Every brewer has their favorites, which may not always be the customer go-to. Wiswell names two on the top of his list, the Cuban Missile Crisis (as 12% Russian Imperial Stout) and Pinocchio, an Italian pilsner. But his best-selling beer follows a different path, one that may not be all that surprising given our area.

Selection of Beers at the Toppled Turtle Brewery

“My highest selling beer is El Alemán (The German), which is my version of a Mexican beer. I took a German lager and “Mexicanized” it with corn.” It’s his #1 seller.

Looking ahead, Wiswell hopes to be in local gas stations, liquor stores, and supermarkets within four to six months, canning his specialty brews in 32-ounce cans called “crowlers.” After that, he is considering utilizing the services provided by third-party mobile canners for 12-ounce containers. If all goes well, he will then look into buying his own canning line.

Wiswell contends that beers like El Alemán are the future for craft beer, with consumers settling into more approachable beers, and shying away from the extremities of hopped-up IPAs and high-alcohol stouts. “I think we’re going to move away from the tails, and more toward the middle.”

Still, there is an ever-present need to produce new varietals, a task that keeps many craft brewers on their toes.
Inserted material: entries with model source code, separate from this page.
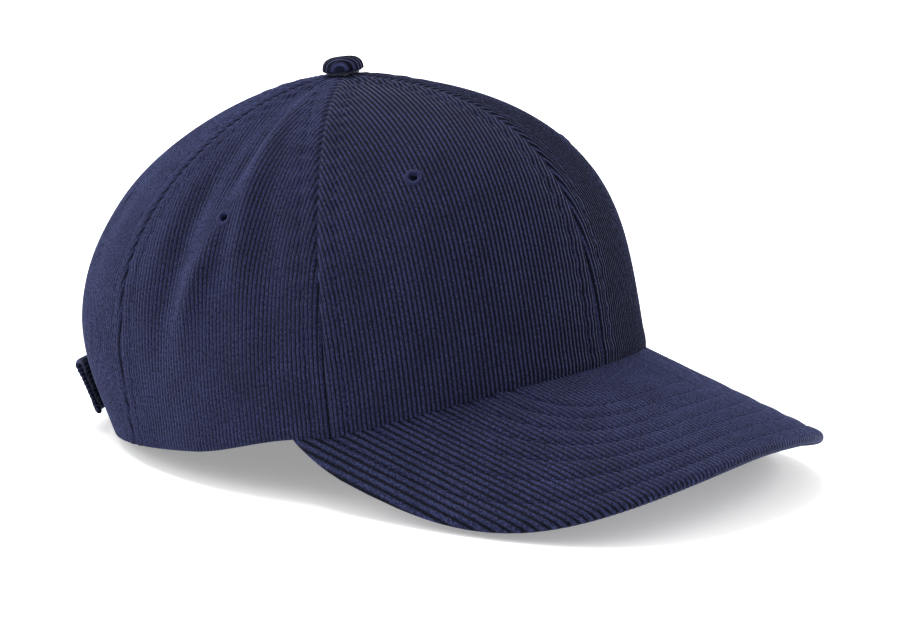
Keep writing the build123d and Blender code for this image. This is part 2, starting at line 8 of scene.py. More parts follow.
import bmesh
import bpy
import numpy as np
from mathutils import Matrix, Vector


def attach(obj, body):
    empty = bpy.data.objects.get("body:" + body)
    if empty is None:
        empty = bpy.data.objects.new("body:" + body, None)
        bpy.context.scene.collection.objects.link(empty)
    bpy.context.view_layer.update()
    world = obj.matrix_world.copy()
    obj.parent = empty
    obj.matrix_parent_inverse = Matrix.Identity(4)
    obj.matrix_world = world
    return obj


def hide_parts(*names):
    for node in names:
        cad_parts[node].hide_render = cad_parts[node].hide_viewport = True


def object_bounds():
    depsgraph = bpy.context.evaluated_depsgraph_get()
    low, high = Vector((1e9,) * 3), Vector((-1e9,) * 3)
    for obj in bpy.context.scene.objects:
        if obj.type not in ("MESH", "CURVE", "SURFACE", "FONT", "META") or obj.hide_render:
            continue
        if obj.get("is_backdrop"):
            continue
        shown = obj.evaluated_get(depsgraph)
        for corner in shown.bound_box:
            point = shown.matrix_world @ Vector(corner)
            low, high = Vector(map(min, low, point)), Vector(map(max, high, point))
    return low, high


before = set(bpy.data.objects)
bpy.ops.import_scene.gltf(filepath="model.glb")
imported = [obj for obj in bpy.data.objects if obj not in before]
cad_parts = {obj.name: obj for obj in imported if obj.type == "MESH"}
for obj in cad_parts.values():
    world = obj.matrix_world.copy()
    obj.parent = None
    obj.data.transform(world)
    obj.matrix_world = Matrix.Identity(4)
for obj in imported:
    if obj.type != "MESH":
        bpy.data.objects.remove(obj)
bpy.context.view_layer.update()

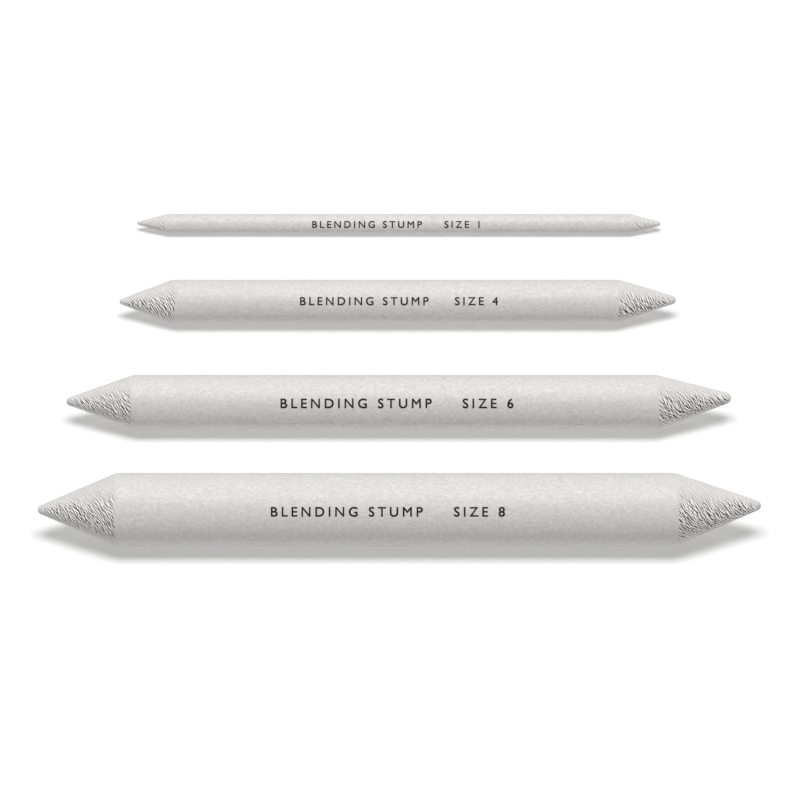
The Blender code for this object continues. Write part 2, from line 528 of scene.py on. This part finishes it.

Wiswell introduces a new beer every 10-20 days, the result of Tuesdays being dedicated to brewing beers he thinks everyone will like, and Thursdays focusing on something he wants to try.

While the craft beer culture continues to grow slowly in the region, Wiswell is committed to helping his guests make the shift. The culture of buying locally runs deep here, and people want to do what they can, but sometimes they need a little help venturing into unfamiliar territory. “I coach them through, and usually people find that they like it,” he said with satisfaction.

As for his successes thus far, Wiswell is quick to give praise. “I have a good wife!” he said, relishing the support that Ashleigh has given.

But his MBA has also played a big role, providing the background and helping him know what to expect. “I understand what supply chains are, financing, how to get a loan,” he listed. “I would not be as prepared as I am now had I not been exposed to it.”

And that’s the kind of endorsement worth raising your glass.